Horse racing is a "perfect vehicle" for laundering money from drug proceeds and hiding it from the authorities. The drug industry makes billions of dollars a year, so drug traffickers often find themselves unable to ship the cash back to Mexico, and end up laundering it in the United States. Buying ranches across the U.S. is a viable way of laundering money. When the money is not laundered, it ends up in the hands of the territorial bosses for counting and further distribution. But when the cartels turn to laundering, they make "investments in racing quarter horses purchased via bulk currency payments, wire transfers, structured deposits and bulk currency deposits." With push-to-talk Nextels, BlackBerries, UHF/VHF radio communications, the Mexican cartels can oversee their laundering operations on U.S. soil.

Treviño Morales' money laundering case serves as a worrisome reminder that the operations of the Mexican drug cartels does not end at the U.S. border with Mexico. In addition to overseeing multimillion-dollar smuggling corridors, the drug trafficking organizations often launder their money in the United States. Of these, the state of Arizona was identified by federal agents in 2012 as the "consolidation point" for drug earnings. According to InSight Crime, what is more amazing than the Zetas' operation is the blatant manner in which they carried it out in the U.S. Treviño Morales made no efforts to hide his activities and wealth, had no problem giving interviews to journalists, and even called his horse "Number One Cartel." This attack is one of the most profitable money laundering schemes of Los Zetas, and is considered by the U.S. authorities as essential for the war on drugs, since it will hurt the Zetas financially and help dismantle the violent criminal syndicate.

===Series of Zeta arrests===
On 15 June 2012, three days after the arrest of Treviño Morales, his nephew – Juan Francisco Treviño (a.k.a. El Quico) – was arrested in the industrial city of Monterrey. He was accompanied by a cousin, two unidentified women, and a couple of AR-15 rifles. Jesús Chávez García, his cousin, was wanted by the United States for drug trafficking, and was one of the inmates that escaped during a massive jailbreak inside a prison in Nuevo Laredo, Tamaulipas in 2010. Days later, Francisco Antonio Colorado Cessa, a businessman from the Mexican state of Veracruz with deep ties with Los Zetas, turned himself in to the Mexican authorities. He was accused of acting as a straw purchaser of racehorses and securing contracts with worth up to $100 million in Mexico's national oil company, Pemex. Finally, Gregorio Villanueva Salas, nicknamed the Czar of Piracy for his involvement in the production and distribution of piracy products, was arrested by the on 14 June 2012. Aside from being a senior member in the Zetas' financial sector, Villanueva was responsible for carrying out grenade attacks on schools, media outlets, and military bases in the border city of Matamoros, Tamaulipas.

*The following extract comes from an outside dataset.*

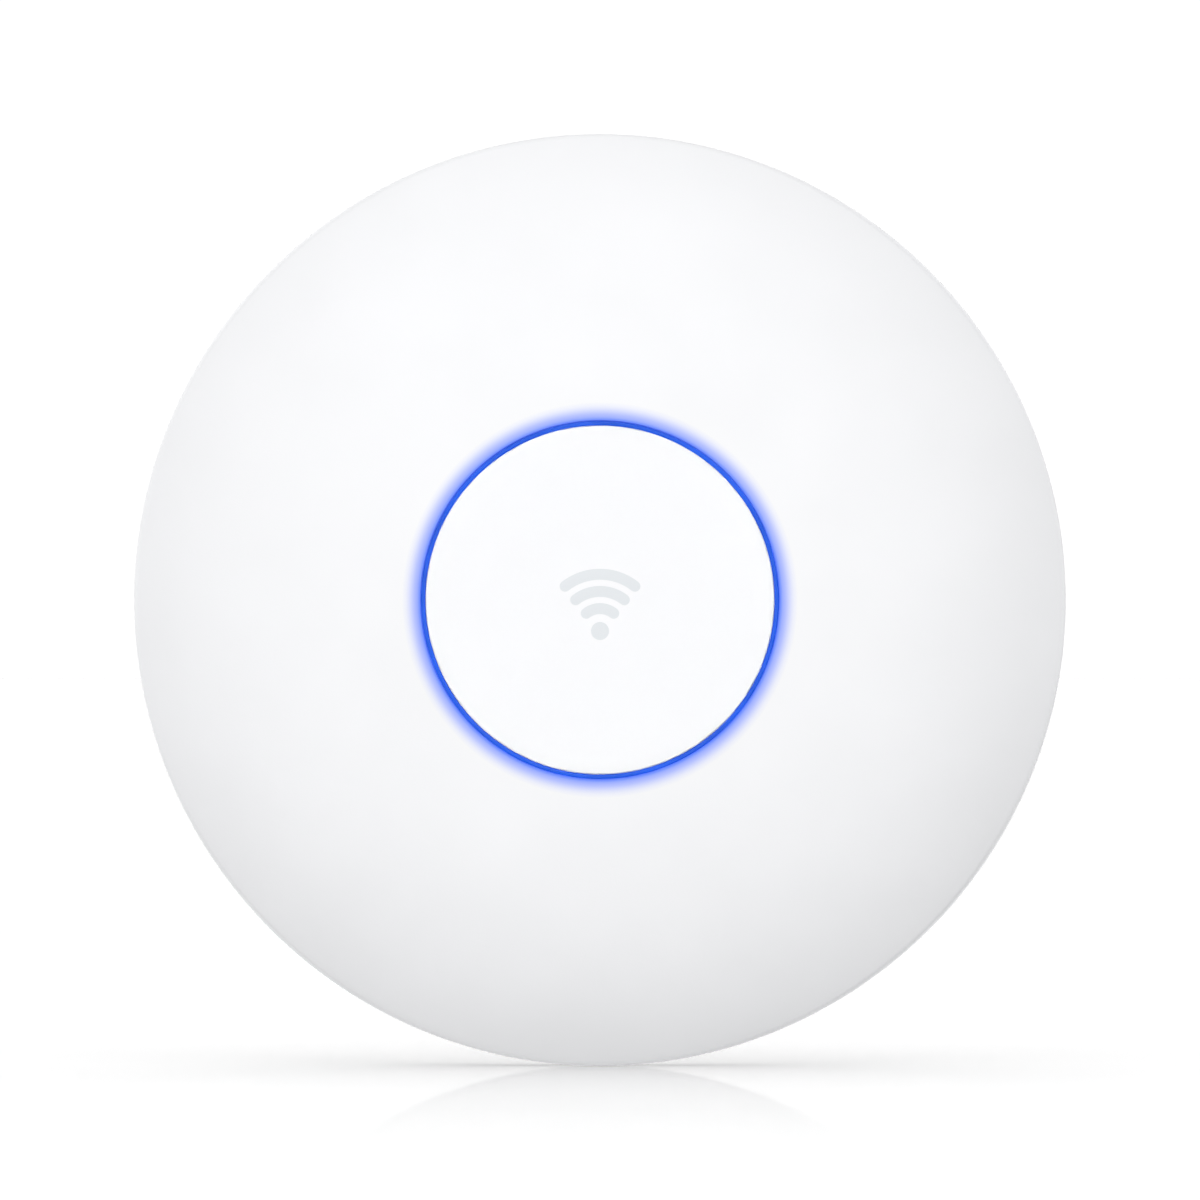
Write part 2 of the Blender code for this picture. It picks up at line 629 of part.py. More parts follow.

These series of arrests target those who were suspected of laundering millions of dollars for Los Zetas in the legitimate economy. This attack on the Zetas is a response to the long-standing criticisms made to Felipe Calderón for his security policies. In addition, it fits the proposed strategy of his likely successor, Enrique Peña Nieto. He announced that if voted in, he will appoint Óscar Naranjo as his security advisor, a prominent Colombian police general. Peña Nieto promises that Naranjo's incorporation will bring Mexico into a more robust focus on the financial networks of the criminal groups, just like the strategy that was implemented in Colombia. Nonetheless, it is still unclear whether attacking the financial sectors of the drug cartels will bring down the violence. But that is not to say that the series of arrests after the capture of Treviño Morales should not be deemed as noteworthy and significant.

==Court case==
On 3 July 2012, Treviño Morales pleaded not guilty during a detention hearing in Austin, Texas. His attorney argued that he was not a risk to flee or commit a crime; the judge agreed with the attorney's statement, but said that Treviño Morales might possibly flee to Mexico if he was given bail. Treviño Morales, along with eight others, were set to go on trial on 22 October 2012 and the trial was expected to take two weeks in length.

Federal prosecutors stated they would present 30,000 pages of documents and over 2,000 recorded phone conversations to prosecute him.

On 9 May 2013, Treviño Morales was found guilty of money laundering by a Texan jury and faced up to 20 years in prison. On 5 September 2013, he was found guilty of the charges in a federal court in Austin, Texas and sentenced to 20 years.

==Bank of America laundering scheme==
According to the Federal Bureau of Investigation (FBI), Los Zetas used several accounts at the Bank of America corporation to hide money and invest it in the horse racing operation headed by Treviño Morales. The money was allegedly held in bank accounts in Charlotte, North Carolina with the ultimate goal of appearing as a legitimate source of income for Treviño Morales' purchases. Bank of America is not accused of any wrongdoing, and according to reports of The Wall Street Journal, the bank is actually cooperating with the FBI. Los Zetas laundered more than $1 million US dollars in this scheme.